Não tinha, porém, galopado meia quadra, quando o
cavalo formou um salto, ou mais propriamente um
vôo, e, fedendo os ares em direção à lagoa,
atirou-se no meio dela, desaparecendo para
sempre com o cavaleiro.
Os índios da valente tribo guarani deram então à
Lagoa Parobé o nome de Lagoa do Cavalo Encantado.

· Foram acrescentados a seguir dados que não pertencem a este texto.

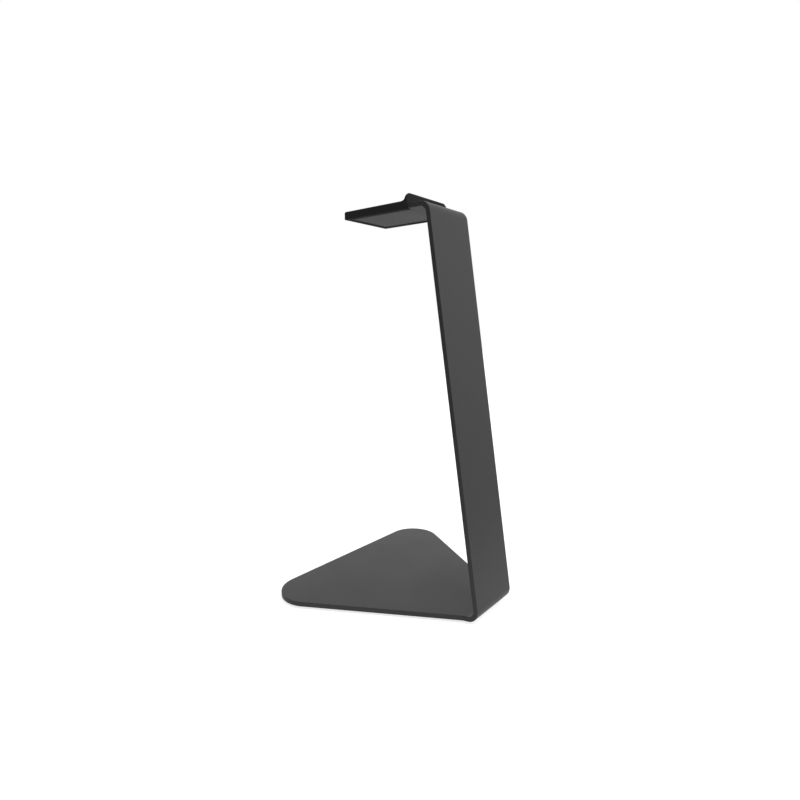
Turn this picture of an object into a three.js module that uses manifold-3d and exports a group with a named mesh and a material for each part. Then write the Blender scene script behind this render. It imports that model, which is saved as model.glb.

Eis, em resumo, a lenda que, hoje, já é um pouco
alterada na forma e no fundo, ainda é lembrada
por alguns velhos moradores do local."
Sempre digo que é difícil sucumbir ao encanto de
uma lenda quando não se está no ambiente ao qual
ela pertence. Nós, seres urbanos, poucos nos
detemos (com raras exceções) a contemplar o sol,
as estrelas e a lua. Caso este fato ocorresse,
tudo que é dito a respeito deles soariam bem
diferente. Isto também é verdadeiro, para os
contos e lendas do cavalo, da anta, do jabuti,
para todo aquele que não tem estes animais como
personagens importantes de seu mundo. Entretanto,
as estórias indígenas são puras e tão lindas que
despertam o interesse mesmo àquele que nunca
andou pelo selva ou nunca sentou nu ao pé de um
fogo de chão. Todas elas, comovem pela
simplicidade de expressão. E, sem sombra de
dúvida, todas elas ensinam a grande verdade de
que em todos os povos e em todas as épocas, a
mesma multiplicidade de sentimentos está reunida
no coração humano.
SIMBOLISMO DO CAVALO
O cavalo é um dos arquétipos principais
inscritos na memória humana. Seu simbolismo se
estende tanto ao domínio urânico quanto ao reino
ctônico. Ele é o condutor do "carro solar", que
atravessa os mundos transportando as almas. É
ele, sem sombra de dúvidas, o animal sacralizado
por excelência. Onde o cavalo viveu, o homem
quase o divinizou. Sob este aspecto, o único
animal que chega a rivalizar com ele é a
serpente. Esses dois animais são ligados ao
elemento Água, como o dragão, primo simbólico da
serpente (a fusão das entidades simbólicas se
encontram surpreendente figura Cavalo-Dragão).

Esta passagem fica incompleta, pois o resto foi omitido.